C++ Logo

sg16

Advanced search

Re: Considerations for Unicode algorithms

From: Jens Maurer <jens.maurer_at_[hidden]>
Date: Tue, 31 Jan 2023 15:49:53 +0100
Hi Corentin,

On 30/01/2023 14.36, Corentin via SG16 wrote:
> As promised eons ago, I put some of my thoughts on Unicode algorithms in a paper.
> I'll try to improve the form when I have time, but I wanted to give Zach and everyone else time to look at it before Issaquah, if we want to have something to discuss in the corridor track.
>
> https://isocpp.org/files/papers/D2773R0.pdf <https://isocpp.org/files/papers/D2773R0.pdf>

Thanks for that. In general, views can be less efficient than
(say) writing a loop by hand, because the view often needs to
store its current state in data members in preparation for the
next iteration, and that is sometimes less friendly for the
optimizer. For example, a "drop_view" needs to check in
every iteration whether it's still in the "dropping" phase or
not. Written explicitly, one would simply skip the first n
elements in a separate loop and then make another loop that
processes the remaining elements (if any).

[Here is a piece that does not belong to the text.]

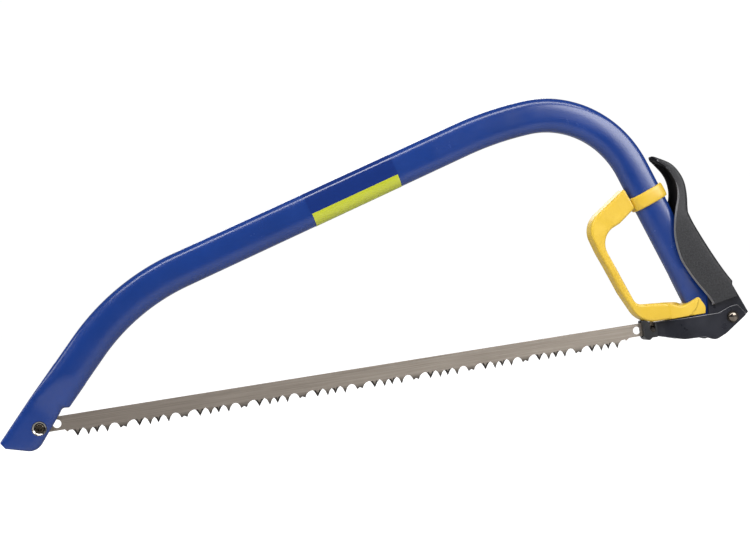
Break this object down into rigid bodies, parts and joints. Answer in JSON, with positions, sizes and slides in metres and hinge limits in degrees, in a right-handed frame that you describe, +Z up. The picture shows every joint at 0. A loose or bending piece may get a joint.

What's the situation with the Unicode algorithms?
Is there a performance benefit for integrating (say) the
UTF-8 -> code point decoding stage into (some of) the
algorithms themselves, for example because that would
allow more seamless application of SIMD?

I agree with leaving locale-based tailoring out of the
picture for now.

Jens

Received on 2023-01-31 14:49:58